Klaim Punya Pabrik di Palestina, Coca-Cola Dapat Kecaman dari Warga Bangladesh
- Pixabay/fancycrave1
Bangladesh – Sebuah iklan Coca-Cola yang bertujuan untuk menjauhkan perusahaan tersebut dari hubungan dengan Israel, justru mendapat kecaman luas di Bangladesh.
Iklan berdurasi 60 detik tersebut, yang disiarkan di TV dan media sosial pada 9 Juni, bertujuan untuk melawan boikot minumannya selama berbulan-bulan oleh jutaan orang Bangladesh.
Iklan tersebut, yang memulai debutnya pada pertandingan kriket Piala Dunia T20 Pakistan-India yang sangat dinantikan, dibuka dengan adegan di pasar pada cuaca yang cukup panas.
Seorang pemuda bernama Sohail mendekati seorang penjaga toko paruh baya yang dia panggil Bablu bhai. Penjaga toko, menawarkan Sohail sebotol Coke-Cola, namum dia menolak, dengan mengatakan: "Tidak Bablu bhai, saya tidak akan meminum minuman ini lagi."
Ketika penjaga toko bertanya alasannya, Sohail menjawab: "Barang ini dari 'tempat itu'." Dia tidak menyebutkan secara spesifik tempat tersebut, tetapi tampaknya yang dia maksud adalah Israel.

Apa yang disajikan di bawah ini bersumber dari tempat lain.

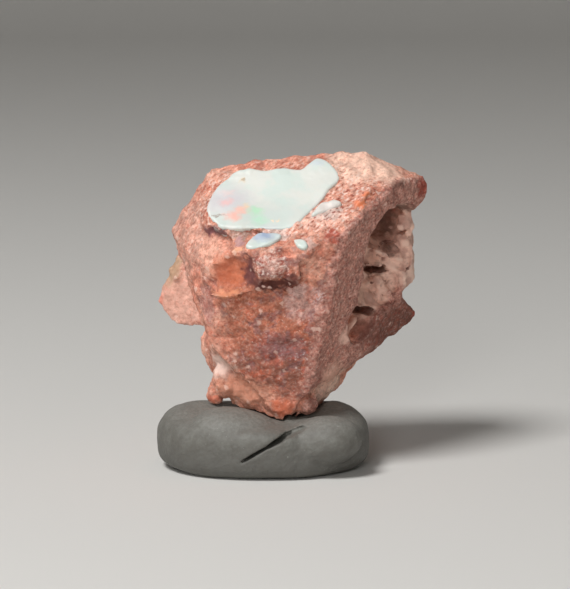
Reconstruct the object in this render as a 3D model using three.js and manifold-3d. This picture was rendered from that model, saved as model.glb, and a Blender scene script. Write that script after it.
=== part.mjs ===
// A rough opal specimen: a broken lump of pink volcanic rock with a seam of milky opal across its sloping top
// and an open hollow in its right side, stood upright on a small pat of grey mounting putty.
//
// Millimetres, +Z up. The front, which shows the opal, faces -Y. The putty's flat underside is at Z = 0.
import * as THREE from "three";
import { ConvexGeometry } from "three/addons/geometries/ConvexGeometry.js";
import { mergeVertices } from "three/addons/utils/BufferGeometryUtils.js";
import Module from "manifold-3d";

const wasm = await Module();
wasm.setup();

// ---------------------------------------------------------------- driving dimensions

const SEAT_GAP = 0.3; // clearance between a piece and the pocket that holds it
const POCKET_TOP = 3; // clear of the rock above the slope

// The sloping face that the opals lie in.
const SLOPE = { centre: [-1.7, -3.7, 27.3], tiltDeg: 41.5, leanDeg: -4.6 };

const FRACTURE_TURN_DEG = 54; // the fresh fracture down the right side, turned back from the front

const PAT = { x: -2.2, y: -0.6, halfWidth: 10.6, halfDepth: 8.1, height: 5.6, sink: 0.35, squareness: 0.45 };
const LOBES = [ // where the putty was pushed up, and where the tip presses it down
  { x: -9.3, y: 1.5, spread: 3.4, rise: 0.8 },
  { x: 5.2, y: 1.5, spread: 2.8, rise: 1.0 },
  { x: 0.8, y: -6.5, spread: 2.6, rise: -0.6 },
];
const DENT_GAP = 0.5;

// ---------------------------------------------------------------- materials

const material = (color, roughness) => new THREE.MeshStandardMaterial({ color, roughness, metalness: 0 });
const ROCK = material(0xc27a62, 0.9);
const OPAL = material(0xdfe8e2, 0.25);
const PUTTY = material(0x8b8c87, 0.7);

// ---------------------------------------------------------------- solids

const point = ([x, y, z]) => new THREE.Vector3(x, y, z);

// A closed three.js geometry as a manifold-3d solid.
function solid(geometry) {
  const bare = geometry.clone();
  for (const name of Object.keys(bare.attributes)) if (name !== "position") bare.deleteAttribute(name);
  const merged = mergeVertices(bare, 1e-4);
  const triVerts = new Uint32Array(merged.index.array);
  return new wasm.Manifold(
    new wasm.Mesh({ numProp: 3, vertProperties: merged.attributes.position.array, triVerts }),
  );
}

// A manifold-3d solid as a named three.js mesh.
function mesh(name, made, look) {
  const { vertProperties, triVerts } = made.getMesh();
  const geometry = new THREE.BufferGeometry();
  geometry.setAttribute("position", new THREE.BufferAttribute(new Float32Array(vertProperties), 3));
  geometry.setIndex(new THREE.BufferAttribute(new Uint32Array(triVerts), 1));
  geometry.computeVertexNormals();
  const result = new THREE.Mesh(geometry, look);
  result.name = name;
  return result;
}

const chunk = (corners) => solid(new ConvexGeometry(corners.map(point)));
const join = (parts) => parts.reduce((a, b) => a.add(b));

// The corners of a chunk moved out from its middle, for the pocket that holds it with a gap all round.
function grown(corners, by) {
  const middle = corners.reduce((sum, c) => sum.add(point(c)), new THREE.Vector3());
  middle.divideScalar(corners.length);
  return corners.map((c) => {
    const out = point(c).sub(middle);
    return out.setLength(out.length() + by).add(middle).toArray();
  });
}

// An ellipsoid turned to lie in the fracture: its reach is along the fracture, into the rock, and up.
function scoop([x, y, z], [along, into, up]) {
  const shape = new THREE.IcosahedronGeometry(1, 4);
  shape.scale(along, into, up).rotateZ(THREE.MathUtils.degToRad(FRACTURE_TURN_DEG)).translate(x, y, z);
  return solid(shape);
}

// ---------------------------------------------------------------- the rock's chunks

const tip = [[-0.2, -4.2, 5.6], [2.5, -5.0, 8.5], [-0.1, -5.3, 9.8], [-5.5, 4.0, 8.0], [0.0, 4.0, 7.0]];
const body = chunk([
  // ridge along the top, left to right, ending at the beak
  [-7.3, 0.0, 29.9], [-2.3, 0.5, 30.8], [5.8, 0.8, 31.6], [8.0, 0.8, 31.6], [13.9, 3.0, 28.8],
  [14.3, 3.0, 28.1], [14.2, 3.2, 27.4],
  // the top's right-hand edge, above the fracture
  [8.5, -3.4, 28.2], [11.4, -1.0, 28.9],
  // the brow over the front
  [-11.3, 0.0, 24.0], [-9.9, -3.5, 22.3], [-6.8, -6.5, 22.1], [-2.9, -8.0, 23.2], [1.5, -8.3, 23.3],
  [6.3, -7.0, 24.6],
  // the front's left and right edges
  [-9.6, -3.5, 21.1], [-7.9, -4.5, 15.5], [-7.2, -4.5, 12.6],
  [5.4, -7.0, 21.8], [4.0, -6.5, 15.8],
  // the front's lower edge, and the tip that it comes down to
  [-3.8, -5.3, 12.1], [-2.3, -5.6, 11.6], ...tip,
  // back
  [-8.5, 5.5, 27.0], [0.0, 8.0, 27.5], [8.5, 8.5, 28.0], [13.1, 8.5, 24.5],
  [-7.5, 9.0, 16.0], [3.0, 11.0, 19.0], [11.5, 10.5, 18.0], [13.4, 8.0, 13.8], [12.8, 8.0, 13.1],
]);
const lobe = chunk([
  [-13.0, 6.0, 15.6], [-12.4, 6.0, 17.3], [-10.9, 7.0, 20.4], [-10.2, 5.0, 13.2], [-11.6, 5.5, 13.8],
  [-8.1, 4.0, 13.4],
  [-9.5, 4.5, 19.0], [-6.0, 4.0, 17.0], [-10.5, 9.5, 18.5], [-10.8, 9.0, 15.0], [-5.0, 10.0, 15.0],
]);
const brow = chunk([
  [-7.9, -5.0, 18.6], [-5.9, -6.9, 18.2], [-2.2, -8.1, 19.2], [1.3, -8.1, 19.2], [-3.2, -8.7, 21.9],
  [1.5, -8.5, 22.4],
  [-6.9, -7.1, 21.6], [-8.5, -5.2, 20.7], [-4.0, -3.0, 20.0], [0.0, -3.0, 21.0],
]);
const waist = chunk([
  [-8.5, 2.5, 12.6], [-8.3, 2.5, 11.0], [-7.6, 1.5, 10.2], [-7.4, 1.4, 9.0], [-7.0, -3.5, 12.5],
  [-4.0, -4.6, 12.0],
  [-6.0, 4.5, 9.0], [-8.0, 4.0, 14.0], [-2.0, -4.0, 8.0], [-3.0, 3.0, 7.5],
]);
const leftFoot = [
  [-7.7, 0.8, 7.2], [-7.6, 0.8, 6.6], [-6.6, 0.6, 6.5], [-7.3, 1.2, 9.0], [-6.5, 2.2, 6.7],
  [-5.5, -0.6, 7.4], [-4.0, 1.5, 8.0],
  [-5.4, -1.6, 10.0],
];
const midFoot = [
  [-4.6, -1.6, 6.2], [-2.3, -3.1, 5.9], [-0.2, -4.2, 5.3], [-0.2, -5.0, 9.6], [-2.4, -5.0, 11.4],
  [-5.0, -3.0, 10.5],
  [-5.5, -0.6, 6.8], [-3.5, 3.0, 6.2], [0.0, 2.0, 5.2],
];
const rightFoot = [
  [6.3, 3.5, 8.6], [5.5, 3.0, 7.4], [4.8, 2.5, 6.9], [3.5, 1.5, 5.7], [2.6, -3.5, 7.0],
  [1.0, -3.6, 5.5], [0.5, 3.5, 5.4],
  [3.0, 5.5, 8.0], [4.0, 0.0, 11.0], [7.2, 4.0, 9.8],
];

// ---------------------------------------------------------------- what is missing from the rock

const hollow = join([
  scoop([11.2, 0.4, 21.9], [5.1, 4.4, 4.7]),
  scoop([10.3, 0.5, 17.9], [4.3, 3.8, 3.3]),
  scoop([7.8, -0.5, 14.8], [2.6, 2.9, 2.6]),
  scoop([10.05, 4.15, 23.7], [2.3, 2.6, 2.2]), // its deep upper corner
]);
// A break that runs from front to back, with its outline seen from the front, as x and z.
const through = (profile, front, back) => chunk(profile.flatMap(([x, z]) => [[x, front, z], [x, back, z]]));
const edgeBreaks = join([
  through([[12.8, 25.2], [13.15, 17.9], [14.6, 27.3], [13.7, 25.9], [17, 17.9], [17, 27]], -2, 12),
  through([[13.2, 18.2], [12.0, 16.9], [11.8, 16.1], [13.3, 14.4], [16, 18.2], [16, 14.4]], 3, 12),
]);

// ---------------------------------------------------------------- the opals

// A closed outline in the slope's own plane, as a smooth curve through its points.
function outline(points, by = 0) {
  const middle = points.reduce((sum, [u, v]) => sum.add(new THREE.Vector2(u, v)), new THREE.Vector2());
  middle.divideScalar(points.length);
  const moved = points.map(([u, v]) => {
    const out = new THREE.Vector2(u, v).sub(middle);
    const at = out.setLength(out.length() + by).add(middle);
    return new THREE.Vector3(at.x, at.y, 0);
  });
  const curve = new THREE.CatmullRomCurve3(moved, true, "centripetal");
  return new THREE.Shape(curve.getPoints(points.length * 3).slice(1).map((p) => new THREE.Vector2(p.x, p.y)));
}

function slab(points, { by = 0, from, to, bevel = 0 }) {
  const shape = new THREE.ExtrudeGeometry(outline(points, by), {
    depth: to - from - 2 * bevel,
    bevelEnabled: bevel > 0,
    bevelThickness: bevel,
    bevelSize: bevel,
    bevelOffset: -bevel,
    bevelSegments: 2,
    steps: 1,
    curveSegments: 1,
  });
  shape.translate(0, 0, from + bevel);
  shape.rotateX(THREE.MathUtils.degToRad(SLOPE.tiltDeg)).rotateY(THREE.MathUtils.degToRad(SLOPE.leanDeg));
  shape.translate(...SLOPE.centre);
  return solid(shape);
}

// Each outline is in the slope's plane: along the brow, and up the slope, from SLOPE.centre. An opal stands
// proud of that plane and is sunk below it.
const OPALS = {
  opal_face: {
    proud: 0.35, sunk: 1.2, bevel: 0.2,
    points: [
      [-6.0, -0.8], [-5.7, -1.9], [-4.5, -3.2], [-1.7, -3.6], [1.0, -4.0], [2.4, -3.8], [3.5, -2.6],
      [5.2, -0.8],
      [6.1, 0.7], [7.2, 1.9], [7.1, 2.9], [6.2, 4.4], [5.2, 4.9], [4.5, 4.4], [3.4, 3.6], [1.8, 4.0],
      [0.1, 3.8],
      [-1.2, 4.2], [-2.6, 4.1], [-4.5, 2.6], [-5.5, 1.1],
    ],
  },
  opal_lower_chip: {
    proud: 0.1, sunk: 0.7, bevel: 0.1,
    points: [
      [-2.3, -5.7], [-1.9, -6.1], [-1.2, -6.1], [-0.3, -5.8], [0.6, -5.3], [1.0, -4.8],
      [0.6, -4.5], [-1.2, -4.4],
    ],
  },
  opal_side_strip: {
    proud: 0.1, sunk: 0.7, bevel: 0.1,
    points: [
      [4.3, -2.5], [4.8, -1.8], [5.4, -1.2], [5.9, -1.2], [6.5, -1.0], [7.0, -1.2], [6.6, -1.6],
      [5.6, -2.0],
    ],
  },
  opal_fleck: {
    proud: 0.1, sunk: 0.7, bevel: 0.1,
    points: [[2.3, -5.5], [2.7, -5.4], [3.2, -5.7], [3.5, -6.4], [3.2, -6.6], [2.7, -6.3]],
  },
};

const opals = Object.entries(OPALS).map(([name, { proud, sunk, bevel, points }]) => ({
  name,
  made: slab(points, { from: -sunk, to: proud, bevel }),
  pocket: slab(points, { by: SEAT_GAP, from: -sunk - SEAT_GAP, to: POCKET_TOP }),
}));
const pockets = join(opals.map(({ pocket }) => pocket));

const rock = join([body, lobe, brow, waist, chunk(leftFoot), chunk(midFoot), chunk(rightFoot)])
  .subtract(hollow).subtract(edgeBreaks).subtract(pockets);

// ---------------------------------------------------------------- putty

function puttyPat() {
  const shape = new THREE.SphereGeometry(1, 48, 24);
  shape.rotateX(Math.PI / 2);
  const at = shape.attributes.position;
  const half = (PAT.height + PAT.sink) / 2;
  for (let i = 0; i < at.count; i++) {
    const across = new THREE.Vector2(at.getX(i), at.getY(i));
    across.setLength(across.length() ** PAT.squareness);
    const up = Math.sign(at.getZ(i)) * Math.abs(at.getZ(i)) ** PAT.squareness;
    const x = PAT.x + PAT.halfWidth * across.x;
    const y = PAT.y + PAT.halfDepth * across.y;
    const z = Math.max(0, half * (1 + up) - PAT.sink);
    const lift = LOBES.reduce((sum, lobe) => {
      const away = Math.hypot(x - lobe.x, y - lobe.y) / lobe.spread;
      return sum + lobe.rise * Math.exp(-(away ** 2));
    }, 0);
    at.setXYZ(i, x, y, z * (1 + Math.max(0, up) * (lift / PAT.height)));
  }
  return solid(shape);
}

const dent = join([leftFoot, midFoot, rightFoot, tip].map((corners) => chunk(grown(corners, DENT_GAP))));
const putty = puttyPat().subtract(dent);

// ---------------------------------------------------------------- the specimen

const specimen = new THREE.Group();
specimen.add(mesh("host_rock", rock, ROCK));
for (const { name, made } of opals) specimen.add(mesh(name, made, OPAL));
specimen.add(mesh("mounting_putty", putty, PUTTY));

// The origin is the middle of the footprint, at the surface that the putty stands on.
const box = new THREE.Box3().setFromObject(specimen);
specimen.position.set(-(box.min.x + box.max.x) / 2, -(box.min.y + box.max.y) / 2, -box.min.z);

export default specimen;
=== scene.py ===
# %% [markdown]
# # A rough opal specimen
#
# The real thing is a thumb-sized lump of pink volcanic rock. Milky opal fills a seam across its
# sloping top, a hollow opens in its right side, and a pat of grey putty holds it upright. The
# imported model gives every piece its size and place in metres. This script keeps those places and
# makes the broken stone, the opal and the putty look real. Sizes and places in it are written in
# millimetres and turned into metres with MM.

# %% Load the frame
import math

import bpy
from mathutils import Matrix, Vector


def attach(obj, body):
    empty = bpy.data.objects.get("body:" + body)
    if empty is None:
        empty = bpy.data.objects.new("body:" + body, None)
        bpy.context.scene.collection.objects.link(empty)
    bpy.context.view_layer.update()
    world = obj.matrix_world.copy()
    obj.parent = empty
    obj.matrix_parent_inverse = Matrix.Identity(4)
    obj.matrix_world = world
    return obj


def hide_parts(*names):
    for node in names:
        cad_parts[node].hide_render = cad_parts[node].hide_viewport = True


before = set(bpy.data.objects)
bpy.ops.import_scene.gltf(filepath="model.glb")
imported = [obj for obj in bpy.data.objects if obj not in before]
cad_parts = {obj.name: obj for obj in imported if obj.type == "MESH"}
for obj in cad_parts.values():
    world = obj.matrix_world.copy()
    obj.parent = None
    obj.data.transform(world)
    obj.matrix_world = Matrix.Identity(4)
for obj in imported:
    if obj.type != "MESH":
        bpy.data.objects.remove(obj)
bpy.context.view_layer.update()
MM = 0.001
scene = bpy.context.scene
print("pieces:", sorted(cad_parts))

# %% [markdown]
# ## Camera
#
# A small thing is best seen from close by through a long lens, a little above its middle, so its
# upright edges stay upright. A lens can be set by eye, but here it is worked out from how much
# height it takes in at the specimen.

# %% Camera
AIM = Vector((-0.65, -1.15, 17.3)) * MM
ELEVATION = math.radians(9)
DISTANCE = 300 * MM
HEIGHT_SEEN = 58.9 * MM
SENSOR_WIDTH = 36
NEAREST = 10 * MM

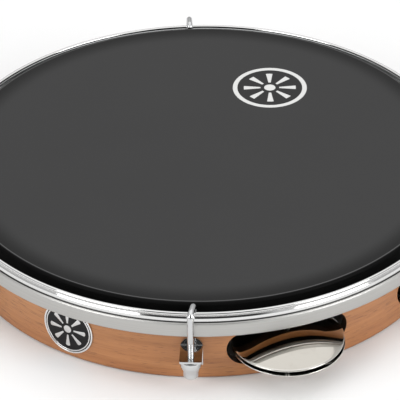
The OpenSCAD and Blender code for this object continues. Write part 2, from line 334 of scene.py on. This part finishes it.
def jingle_material():
    """Polished nickel with faint turned lines and finger haze."""
    m, nt, b = mat("jingle_nickel")
    b.inputs["Metallic"].default_value = 1.0
    tc = nt.nodes.new("ShaderNodeTexCoord")
    sx = nt.nodes.new("ShaderNodeSeparateXYZ"); L(nt, tc.outputs["Object"], sx.inputs[0])
    rho = math_(nt, "SQRT", math_(nt, "ADD", math_(nt, "MULTIPLY", sx.outputs[0], sx.outputs[0]), math_(nt, "MULTIPLY", sx.outputs[1], sx.outputs[1])))
    n1 = nt.nodes.new("ShaderNodeTexNoise"); n1.noise_dimensions = "1D"
    n1.inputs["Scale"].default_value = 2600; n1.inputs["Detail"].default_value = 3
    L(nt, rho, n1.inputs["W"])
    lines = n1.outputs["Fac"]
    haze = noise(nt, coords(nt, (70, 70, 70)), 1.0, 4, 0.55, 0.8)
    col = mix(nt, maprange(nt, haze, 0.45, 0.8, 0, 0.6, True), (0.52, 0.495, 0.45), (0.45, 0.42, 0.375))
    edge = maprange(nt, rho, 0.0268, 0.0277, 0, 0.5, True)
    col = mix(nt, edge, col, (0.80, 0.79, 0.76))
    L(nt, col, b.inputs["Base Color"])
    L(nt, math_(nt, "ADD", maprange(nt, haze, 0.4, 0.8, 0.035, 0.10), maprange(nt, lines, 0.4, 0.8, 0.0, 0.03)), b.inputs["Roughness"])
    bump(nt, b, lines, 0.035, 0.00004)
    return m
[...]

Bablu kemudian mencoba meyakinkan Sohail dan teman-temannya bahwa Coca-Cola bukanlah produk Israel, dengan menyoroti kehadiran globalnya di 190 negara selama 138 tahun, termasuk Turki, Spanyol, Dubai, dan Palestina.
“Bahkan Palestina mempunyai pabrik Coke,” klaim iklan tersebut.
Namun, pernyataan dalam iklan tersebut justru mendapat reaksi keras, di mana pengguna media sosial mengecam perusahaan tersebut karena menyesatkan konsumen.
Para pendukung perjuangan Palestina yang memboikot Coca-Cola mengatakan perusahaan tersebut mengoperasikan pabrik di Atarot, sebuah pemukiman Israel di Tepi Barat yang diduduki, yang dianggap ilegal menurut hukum internasional.
“Jadi untuk menyembunyikan dukungan mereka terhadap genosida Israel dan menstabilkan penjualan mereka yang anjlok, mereka membuat iklan ini untuk menarik perhatian masyarakat Bangladesh dan dunia bahwa Coca-Cola memiliki pabrik di Tepi Barat yang diduduki dan mengambil keuntungan langsung dari pendudukan Israel,” tulis pengguna media sosial di X, yang sebelumnya dikenal sebagai Twitter.
"Coca-Cola menguntungkan Israel,” kata yang lain.
“Kalau tidak, kenapa mereka tidak langsung menyebutkan di iklan bahwa Coca-Cola bukan dari Israel?”
Dengan tagar #BoycottCocaCola, pengguna media sosial di negara itu berkomentar bahwa mereka akan menggandakan boikot mereka terhadap produk tersebut dan menyatakan bahwa iklan tersebut memperburuk citra perusahaan.
Di negara Asia Selatan, penjualan Coca-Cola juga dilaporkan turun hampir 25 persen sejak dimulainya serangan Israel di Gaza pada bulan Oktober.
Pengguna lain menunjukkan ironi kampanye tersebut, dengan menyatakan: "Akibatnya, masyarakat di Bangladesh juga memboikot toko yang menjual Coca-Cola."